How Graphic Poetry Helps Us Progress the Story Telling Technique and the Creative Process of Its Own Editing

I have been analyzing my writing skill since my graphic poetry project was slowly launched around 2013. I personally think that my editing technique has developed after a collection of graphic poems, so I would like to share some of my thoughts!

For those who may not know my suitcase of a writing carrier (career), I was raised and educated in Japan. English is my second language. I have a master’s degree from Indiana University, but I have never belonged to MFA programs. For a decent period, I worked in the machine tool industry as a full-time worker, my husband has proofread my poems for the last seven years. Now I am taking time off for myself.

Some people may say, I have enough time on my hands; therefore, I could create both collections of graphic poems and poems, which I agree, but I also wrote a lot of poems that became two chapbooks (Home, No Home and Silver Seasons of Heartache) during my full-time working era. (I wrote “Silver Seasons” in my car during lunchbreaks!)

I started thinking that graphic poetry may be a key to analyze how my writing and editing skills can improve. I would like to share how I use graphic poetry techniques to improve my regular writing skills. (This is my current thought and I would like to keep developing and learning new methods.) 

Here are my recent written poems’ acceptances after I finished my graphic poem collection:

The Kenyon Review, Forthcoming - “Low Orbit”
The Seattle Review, Forthcoming - "Spaceflight Sonata vol.1 and 2"
Diode Poetry Journal, "Beneath the Sand"

They are fantastic, leading literature journals. In their issues, there are so many poets and writers who I truly admire, and I am so thrilled to be with them.

My writing habits and observations have not dramatically changed. The majority of my inspirations still come from life, interviews, and historical events. The final products may contain fictional elements; however, I always start with a factual moment, and then adapt these themes into first-person narrative.

“Thursday” is written after my grandfather’s war experience. Both of my grandfathers fought in World War II. One was in China, and the other was close to Hiroshima. World War II is one of my continuous themes and lifetime studies because histories are constantly changed by the views of each country involved. My grandfather lost his hearing after his Japanese commanders violently abused their power on him in China. Wars just produced ugly truth. My grandfathers did not openly talk about the war; however, they occasionally told me their inhuman experiences.

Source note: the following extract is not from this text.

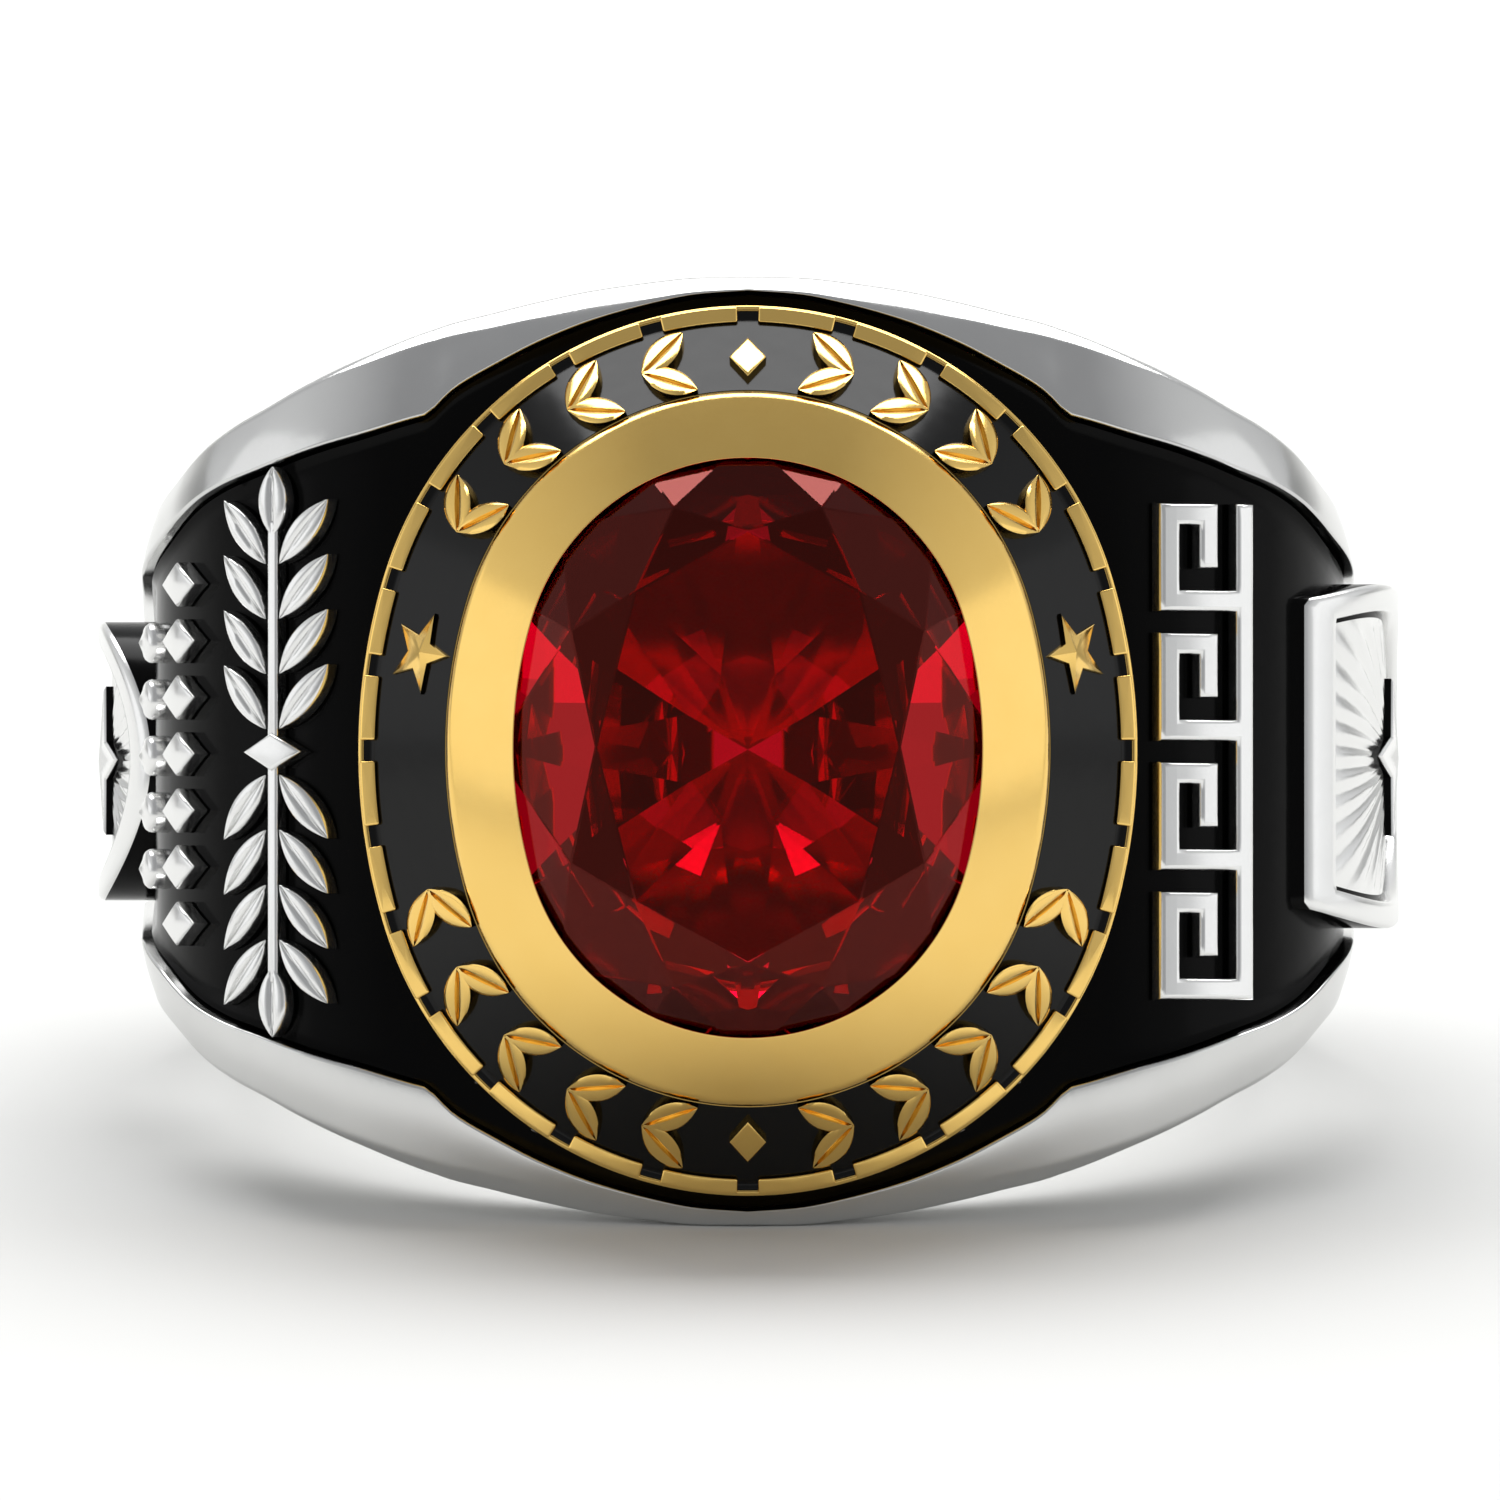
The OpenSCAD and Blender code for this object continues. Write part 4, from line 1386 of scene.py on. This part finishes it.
@dataclass
class CrownCasting:
    """The gold crown: rim with blocks, sloping channel with leaves and stars, and the smooth bezel."""

    gold: bpy.types.Material
    fall: float = 0.34
    stand: float = 0.01
    corner: float = 0.05
    leaf_step: float = 14.5
    leaf_turn: float = 32.0
    star_place: float = 80.0

    def profile(self) -> list[Points]:
        """The turned section, from the foot outside up and over to the seat under the stone."""
        r = RING
        line = r.channel_width - r.rim_line
        corners = [
            (r.channel_width, r.deck_z + self.stand),
            (r.channel_width, r.rim_z - self.fall * r.rim_width - 0.03),
            (line, r.rim_z - self.fall * (r.rim_width - r.rim_line) - 0.02),
            (line, r.floor_z),
            (r.channel_foot, r.floor_z),
            (r.channel_in, r.step_z),
            (0.0, r.step_z),
            (0.0, r.face_z),
            (-r.bezel_face, r.lip_z),
            (-r.bezel_face, r.girdle_top + r.seat_lap),
            (-r.girdle_edge + r.fit, r.girdle_top + r.fit),
            (-r.girdle_edge + r.fit, r.girdle_low - r.fit),
            (-r.bezel_face - r.cup_in[0], r.girdle_low - r.cup_drop),
            (-r.bezel_face - r.cup_in[1], r.deck_z + self.stand),
        ]
        radii = [0, 0.04, 0.03, 0.0, 0.0, 0.0, 0.0, 0.16, 0.07, 0.05, 0.0, 0.0, 0.0, 0]
        return soften(np.array(corners), radii, 4)

    def blocks(self, skin: Skin) -> None:
        """Adds the rim's blocks, each with rounded edges, between the notches."""
        r = RING
        dense = np.linspace(-0.3, 2 * math.pi + 0.3, 2400)
        inner, outer = r.channel_foot, r.channel_width - r.fit
        mid = (inner + outer) / 2
        xy = np.array([r.oval(mid, a) for a in dense])
        polar = np.unwrap(np.arctan2(xy[:, 1], xy[:, 0]))
        length = np.concatenate([[0], np.cumsum(np.hypot(*np.diff(xy, axis=0).T))])
        for k in range(r.blocks):
            here, there = (float(np.interp(2 * math.pi * j / r.blocks, polar, length)) for j in (k, k + 1))
            ends = [here + r.notch / 2, there - r.notch / 2]
            self.block(skin, ends, inner, outer, dense, length)

    def block(
        self, skin: Skin, ends: Sequence[float], inner: float, outer: float, dense: Points, length: Points
    ) -> None:
        """Adds one block.

        Args:
            skin: where its faces go.
            ends: where it starts and ends along the rim.
            inner: its inner side, from the bezel out.
            outer: its outer side.
            dense: directions round the oval.
            length: the rim's length up to each direction.
        """
        r = RING
        long, wide = ends[1] - ends[0], outer - inner

        def outline(inset: float) -> list[Flat]:
            """The block's outline in plan, drawn in, with small round corners."""
            rad = self.corner
            right, back = long - rad, wide - rad
            out = []
            for cx, cy, start in ((right, rad, -90), (right, back, 0), (rad, back, 90), (rad, rad, 180)):
                for a in (0, 30, 60, 90):
                    q = math.radians(start + a)
                    reach = max(rad - inset, 0.005)
                    shift = max(inset - rad + 0.005, 0.0)
                    px = cx + reach * math.cos(q) - math.copysign(shift, cx - long / 2)
                    py = cy + reach * math.sin(q) - math.copysign(shift, cy - wide / 2)
                    out.append((px, py))
            full = []
            for a, b in zip(out, out[1:] + out[:1]):
                # the long sides get points between, to follow the rim's curve
                m = 6 if abs(b[0] - a[0]) > long / 2 else 1
                full += [(a[0] + (b[0] - a[0]) * i / m, a[1] + (b[1] - a[1]) * i / m) for i in range(m)]
            return full

        def lay(x: float, y: float, z: float) -> Point:
            """Bends the block along the rim."""
            a = float(np.interp(ends[0] + x, length, dense))
            px, py = r.oval(inner + y, a)
            return px, py, z - (self.fall * y if z > r.floor_z + r.enamel else 0.0)

        Motif(skin, lay).plate(outline, r.rim_z, r.floor_z - FOOT, edge=0.05)

    def motifs(self, skin: Skin) -> None:
        """Adds the leaves, the two stars and the two diamonds on the channel's slope."""
        r = RING
        mid = r.channel_foot / 2
        tall = r.leaf_relief * math.hypot(1, r.channel_slope)

        def lay(x: float, y: float, z: float) -> Point:
            """Stands a point on the slope."""
            return x, y, r.slope_z(r.oval_distance(x, y)) + z

        step = self.leaf_step
        for s in (1, -1):
            places = [(90 - s * k * step, s) for k in range(1, 5)]
            places += [(270 + s * k * step, -s) for k in range(1, 6)]
            for deg, lean in places:
                a = math.radians(deg)
                cx, cy = r.oval(mid, a)
                along = a + math.pi / 2
                for q in (1, -1):
                    off = q * r.leaf_length / 4
                    at = (cx - off * math.sin(along), cy + off * math.cos(along))
                    leaf = Motif(skin, lay, at, along + math.radians(lean * q * self.leaf_turn))
                    leaf.leaf(r.leaf_length, r.leaf_width, tall, -FOOT, 0.1)
            a = math.radians(90 - s * self.star_place)
            self.star(skin, lay, r.oval(mid, a), a + math.pi / 2, tall)
        diamond = diamond_outline(0.56 * r.channel_foot, 0.52 * r.channel_foot)
        for a in (math.pi / 2, -math.pi / 2):
            Motif(skin, lay, r.oval(mid, a), a).plate(diamond, tall - 0.04, -FOOT, edge=0.06, peak=tall)

    def star(self, skin: Skin, lay: Mapping, at: Flat, turn: float, tall: float) -> None:
        """Adds a ridged star, drawn narrower up the slope so that it looks regular on it.

        Args:
            skin: where its faces go.
            lay: stands a point on the slope.
            at: its middle in plan.
            turn: its turn in plan.
            tall: its height over the slope.
        """
        r = RING
        flat = [(x, y * r.star_squash) for x, y in star_corners(r.star_r)]
        foot = [(x, y, -FOOT) for x, y in flat]
        # its wall ends in a small rounded edge, and its rays rise to the middle
        edge = [(x, y, tall * 0.62) for x, y in flat]
        rim = [(x * 0.93, y * 0.93, tall * 0.7) for x, y in flat]
        Motif(skin, lay, at, turn).rings([foot, edge, rim], 0, (0, 0, tall))

    def build(self) -> bpy.types.Object:
        """Builds the crown as one casting."""
        skin = Skin()
        sweep_oval(skin, self.profile())
        self.blocks(skin)
        self.motifs(skin)
        skin.slots = [0] * len(skin.slots)
        obj = skin.piece("crown_casting", [self.gold], 40)
        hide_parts("crown")
        return obj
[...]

Comparing my written poem and graphic poem, you may notice two major differences.

Why are titles different?

  • Written Poem, “Thursday”
  • Graphic Poem, “On a Black Hill”

The original title was "A Towel," and original published piece was in Chiron Review in 2008. Over ten years, this piece was shapeshifted and ended up in my full-length book, “Where I Was Born”.

In the full-length book, the title is “Thursday” because I wanted to flow previous poems of “Thursday” as a cohesive timeline; perhaps, as if time shifts as an ordinary day, like welcoming a Cleaning Thursday. Therefore, I chose the title “Thursday”.

The graphic poem’s title is “On a Black Hill”, not “A Towel”, nor “Thursday” because I wanted to use an image of towel. If the title is “A Towel” with the image of towel, it would be redundant. I also think that the detail of “Thursday” is not as important in this graphic poem because the image (mother is holding a baby and vacuuming) shows more details than describing a Cleaning Thursday in words. “On a Black Hill” came after conversations with my grandparents. They said that everything becomes black after bombings.

Why are the representations of white towel different?

  • Written Poem, "A white towel. He wiped his face."
  • Graphic Poem, The line was replaced as an actual towel painted as an incomplete flag.  

I wanted to show the texture and roughness of an old towel. It was used, but it was white by the point view of war victims after a bombing. It was an act of kindness, “A stranger gave him a towel”, and it also represented as an obvious irritated symbol.

In fact, the towel was from my grandparent’s bathroom, which my grandmother tried to swap it with a new one. She was really offended that I used it for my project, so she gave me both new and old towels.

When I am going to translate my poem into a graphic poem, I ask myself questions, like why I want to replace the word “towel” with an actual old towel from my grandparent’s house. Why is it meaningful to my graphic poem and not just a novelty? How will these elements effect my audience?


This process of questions and answers developed my writing / editing skills for my regular written poems. I actively produced graphic poems the last two years (about one piece a week). Maybe the action becomes my writing weight lifting in a way.

The other day, I found myself discussing more details of grammatical rules with native English speakers. First though, I discussed with myself why I wanted to place a comma or use a particular adjective somewhere. And my proofreader (my husband) said that it is not the right place to add a comma, but I did it anyway since it had value. The other day, this poem was accepted by the Kenyon Review. Their editors suggested me to remove it, so my husband was right. But at least I had my reasons and thought them through. Changes and decisions in both poetry and graphic poetry are never arbitrary, but always serve a purpose.